A popular vehicle decal says the Great Lakes are “unsalted and shark-free.”
Is it true?
Not if you consider road salt and salt from water softeners. In 2021, scientific researchers estimated chlorides in Lake Michigan had risen from about 1-2 milligrams per liter before European settlement to more than fifteen milligrams per liter. Canadian researchers found levels ranging from 1.4 milligrams in Lake Superior to 133 milligrams per liter in Lake Ontario. Although these levels are well below the chloride concentrations in ocean water (about thirty-five grams per liter) and below the aesthetic standard for chlorides in drinking water (about 250 milligrams per liter) rising concentrations of chlorides may have ecological effects. These include killing or damaging aquatic plants and invertebrates.
The study of Lake Michigan salinity levels found that watersheds with a greater area of roads, parking lots and other impervious surfaces tended to have higher chloride levels due to direct runoff into streams and lakes.

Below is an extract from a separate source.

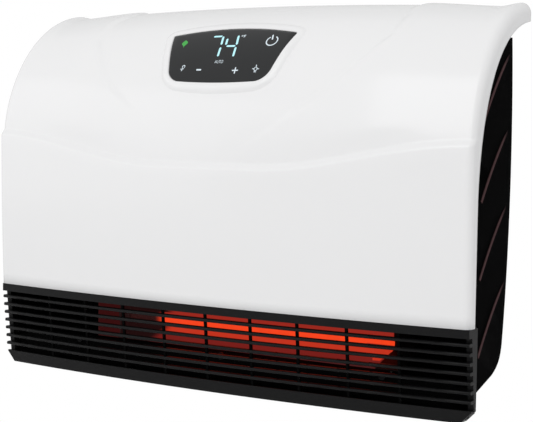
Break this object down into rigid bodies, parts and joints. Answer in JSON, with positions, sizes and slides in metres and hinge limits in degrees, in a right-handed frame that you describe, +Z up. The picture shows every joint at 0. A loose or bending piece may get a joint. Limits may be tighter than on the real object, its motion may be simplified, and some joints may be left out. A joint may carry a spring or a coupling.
{
  "type": "wall-mounted infrared heater",
  "caption": "Wall-hung infrared heater with a bulged white cover, touch display, slatted outlet grille at its foot and a fan-fed heat duct inside.",
  "frame": {"origin": "middle of the wall bracket's four screw holes, on the wall", "axes": "+X to the right seen from the room, +Y into the wall, +Z up"},
  "size_m": [0.478, 0.1205, 0.3315],
  "materials": {
    "white_gloss": "gloss moulded plastic",
    "black_plastic": "fine matt moulded plastic",
    "smoked_lens": "gloss smoked window",
    "board_green": "solder mask on glass-epoxy board",
    "component_black": "component moulding",
    "bracket_steel": "black powder coat on steel",
    "duct_steel": "galvanised sheet",
    "bright_sheet": "polished aluminium sheet",
    "quartz": "clear quartz",
    "heating_wire": "resistance wire, glowing in use",
    "ceramic": "unglazed ceramic",
    "screw_steel": "zinc plated steel",
    "rubber": "soft black rubber",
    "wheel_alloy": "pressed aluminium",
    "motor_steel": "lacquered steel can",
    "bronze": "sintered bronze",
    "filter_plastic": "matt plastic frame",
    "filter_net": "coarse nylon net",
    "heat_sink_alloy": "extruded aluminium",
    "terminal_green": "terminal moulding"
  },
  "bodies": {
    "wall_mount": {"wall_bracket": "bracket_steel"},
    "heater": {"front_cover": "white_gloss", "display_lens": "smoked_lens", "touch_board": "board_green", "display_module": "component_black", "outlet_grille": "black_plastic", "rear_housing": "black_plastic", "side_panel_right": "black_plastic", "side_panel_left": "black_plastic", "wall_bumpers": "rubber", "housing_screws": "screw_steel", "grille_screws": "screw_steel", "heat_duct": "duct_steel", "heat_reflector": "bright_sheet", "quartz_tubes": "quartz", "heating_coils": "heating_wire", "ceramic_caps": "ceramic", "tube_holders": "duct_steel", "thermal_cutout": "component_black", "thermal_fuse": "ceramic", "blower_scroll": "duct_steel", "bearing_grommet": "rubber", "shaft_bearing": "bronze", "motor_bracket": "duct_steel", "blower_motor": "motor_steel", "power_board": "board_green", "transformer": "component_black", "relays": "component_black", "filter_capacitor": "component_black", "terminal_block": "terminal_green", "heat_sink": "heat_sink_alloy", "temperature_probe": "component_black", "cord_gland": "black_plastic"},
    "blower": {"blower_wheel": "wheel_alloy", "blower_shaft": "screw_steel"},
    "filter": {"filter_frame": "filter_plastic", "filter_mesh": "filter_net"}
  },
  "joints": [
    {"name": "lift_off", "type": "slide", "parent": "wall_mount", "child": "heater", "axis": [0, 0, 1], "range_m": [0, 0.01]},
    {"name": "fan_spin", "type": "hinge", "parent": "heater", "child": "blower", "pos_m": [0, -0.067, -0.154], "axis": [1, 0, 0], "continuous": true},
    {"name": "filter_pull", "type": "slide", "parent": "heater", "child": "filter", "axis": [0, 1, 0], "range_m": [0, 0.018]}
  ]
}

Although road salt is likely the largest single source of chloride pollution of the Great Lakes, livestock, fertilizer, and water softeners also contribute. Still, the easiest solution to rising chloride levels in the Great Lakes is to use less road salt, and transportation officials have searched for ways to apply less salt on roads during the winter, while keeping roads clear and safe for motorists. The most direct way is to put salt on fewer roads. In some cases, sand or ash is used as an alternative to rock salt in lower-traffic areas.
As for sharks, well, there was a report of a bite taken out of a Chicago-area man by a bull shark on Jan. 1, 1955. The best guess of the Chicago Tribune is that it was a hoax published in 1975, the year the movie Jaws was released. So “shark-free” is accurate.